La paura più grossa è la fine del lavoro. Non ci abbiamo fatto troppo caso quando la macchina, robusta e precisa, rubava posti agli operai in fabbrica. Adesso che tocca i lavori intellettuali e da ufficio siamo tutti più preoccupati. Il rischio in effetti c'è. Le macchine si mangeranno lavori e quelli nuovi saranno minori rispetto ai vecchi. Sicuramente ci sarà più tempo libero per tutti. Non è detto che sia un bene. Ecco un po' di effetti collaterali non da poco. Cosa accade se i salari, non adesso, ma tra qualche decennio, diventano un lusso non per tutti?

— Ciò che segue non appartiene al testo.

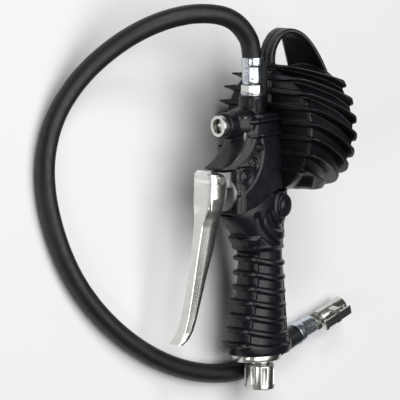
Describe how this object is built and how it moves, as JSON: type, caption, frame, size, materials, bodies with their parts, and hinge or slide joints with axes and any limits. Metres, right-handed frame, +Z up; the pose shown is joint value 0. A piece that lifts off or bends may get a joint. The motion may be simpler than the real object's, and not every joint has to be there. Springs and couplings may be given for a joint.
{
  "type": "portable tire inflator",
  "caption": "Pistol-grip air line inflator with a pressure dial in a finned rubber boot, a trigger lever, a bleed button, and a short hose with a clip-on tyre chuck.",
  "frame": {"origin": "on the surface the tool lies on, under the centre of the tool's box without its hose and chuck", "axes": "+Y from the inlet towards the hose outlet and hanging loop, +Z up from the surface, which is the tool's left side, +X from the trigger towards the dial. The tool lies on its right side, its top end raised 9.1 degrees."},
  "size_m": [0.2718, 0.2724, 0.1038],
  "materials": {
    "die_cast": "as-cast zinc alloy, nickel plated where it shows",
    "black_plastic": "satin moulded black plastic",
    "grip_plastic": "satin moulded black grip",
    "boot_rubber": "matt black moulded rubber",
    "hose_rubber": "smooth black extruded rubber",
    "seal_rubber": "black nitrile",
    "nickel": "nickel plate on brass",
    "bright_nickel": "bright nickel plate on pressed steel",
    "zinc": "blue-white zinc plate",
    "plated_steel": "zinc plated steel",
    "case_steel": "black painted steel",
    "brass": "machined brass",
    "dial_white": "white painted aluminium",
    "pointer_black": "black painted aluminium",
    "lens": "clear polycarbonate"
  },
  "bodies": {
    "tool": {"core_body": "die_cast", "head_shell_left": "black_plastic", "head_shell_right": "black_plastic", "grip_sleeve": "grip_plastic", "badge": "black_plastic", "shell_screws": "plated_steel", "gauge_boot": "boot_rubber", "gauge_case": "case_steel", "gauge_bezel": "black_plastic", "gauge_lens": "lens", "lens_gasket": "seal_rubber", "gauge_dial": "dial_white", "gauge_socket": "brass", "bourdon_tube": "brass", "movement_link": "brass", "movement_frame": "brass", "lever_pin": "plated_steel", "lever_clip": "plated_steel", "valve_bush": "nickel", "stem_seal": "seal_rubber", "valve_seat": "brass", "valve_spring": "plated_steel", "bleed_sleeve": "nickel", "bleed_spring": "plated_steel", "base_flange": "nickel", "inlet_nipple": "nickel", "inlet_washer": "seal_rubber", "inlet_filter": "brass", "hose_adapter": "nickel", "adapter_washer": "zinc", "hose_ferrule": "zinc", "hose": "hose_rubber", "chuck_ferrule": "zinc", "chuck_body": "nickel", "chuck_seal": "seal_rubber", "clip_pin": "plated_steel", "clip_spring": "plated_steel"},
    "trigger": {"lever": "bright_nickel"},
    "valve": {"valve_stem": "plated_steel"},
    "bleed": {"bleed_button": "nickel"},
    "pointer": {"pointer_arbor": "brass", "pointer_needle": "pointer_black"},
    "sector": {"sector_gear": "brass"},
    "inlet_nut": {"swivel_nut": "nickel"},
    "clip": {"clip_lever": "nickel"}
  },
  "joints": [
    {"name": "trigger_pivot", "type": "hinge", "parent": "tool", "child": "trigger", "pos_m": [-0.0295, 0.02427, 0.04689], "axis": [0, -0.1582, 0.9874], "range_deg": [0, 13], "stiffness_Nm_per_rad": 0.5, "springref_deg": -28.65},
    {"name": "valve_slide", "type": "slide", "parent": "tool", "child": "valve", "axis": [1, 0, 0], "range_m": [0, 0.0024], "deforming": ["valve_spring"]},
    {"name": "bleed_press", "type": "slide", "parent": "tool", "child": "bleed", "axis": [1, 0, 0], "range_m": [0, 0.003], "stiffness_N_per_m": 300, "springref_m": -0.004, "deforming": ["bleed_spring"]},
    {"name": "sector_turn", "type": "hinge", "parent": "tool", "child": "sector", "pos_m": [0.0435, 0.03385, 0.04842], "axis": [1, 0, 0], "range_deg": [0, 27], "stiffness_Nm_per_rad": 0.02},
    {"name": "pointer_turn", "type": "hinge", "parent": "tool", "child": "pointer", "pos_m": [0.0575, 0.05557, 0.0519], "axis": [-1, 0, 0], "range_deg": [0, 270]},
    {"name": "inlet_swivel", "type": "hinge", "parent": "tool", "child": "inlet_nut", "pos_m": [0.0165, -0.11624, 0.02438], "axis": [0, 0.9874, 0.1582], "continuous": true},
    {"name": "clip_pivot", "type": "hinge", "parent": "tool", "child": "clip", "pos_m": [0.10543, -0.08114, 0.01641], "axis": [0.3304, -0.9077, -0.2588], "range_deg": [0, 9], "stiffness_Nm_per_rad": 0.05, "springref_deg": -17.19}
  ],
  "couplings": [
    {"joint": "valve_slide", "follows": "trigger_pivot", "m_per_rad": 0.0103},
    {"joint": "pointer_turn", "follows": "sector_turn", "ratio": 10}
  ]
}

Cosa accade se a lavorare sono soprattutto le macchine? Il capitalismo così va in corto circuito: niente salari, niente consumatori. La soluzione è tutelare il lavoro umano, inventando nuove professioni. Se questo non accade la risposta più diretta è il reddito universale di cittadinanza. Solo che in questo caso è la democrazia a naufragare. Se non lavori, se non paghi le tasse, la rappresentanza non è più un diritto. Si ribalta la formula aurea della democrazia: No taxation without representation.
Il sussidio di Stato corrode la liberal democrazia e getta le basi per uno Stato autoritario. Ora questo è solo uno degli scenari possibili e senza dubbio è il più pessimista.
È un futuro dove le macchine vengono usate solo per creare profitti, la società occidentale, con il suo sistema capitalistico, non è mai stato soltanto questo. Non c'è capitalismo senza diritti umani (tranne che in Cina...).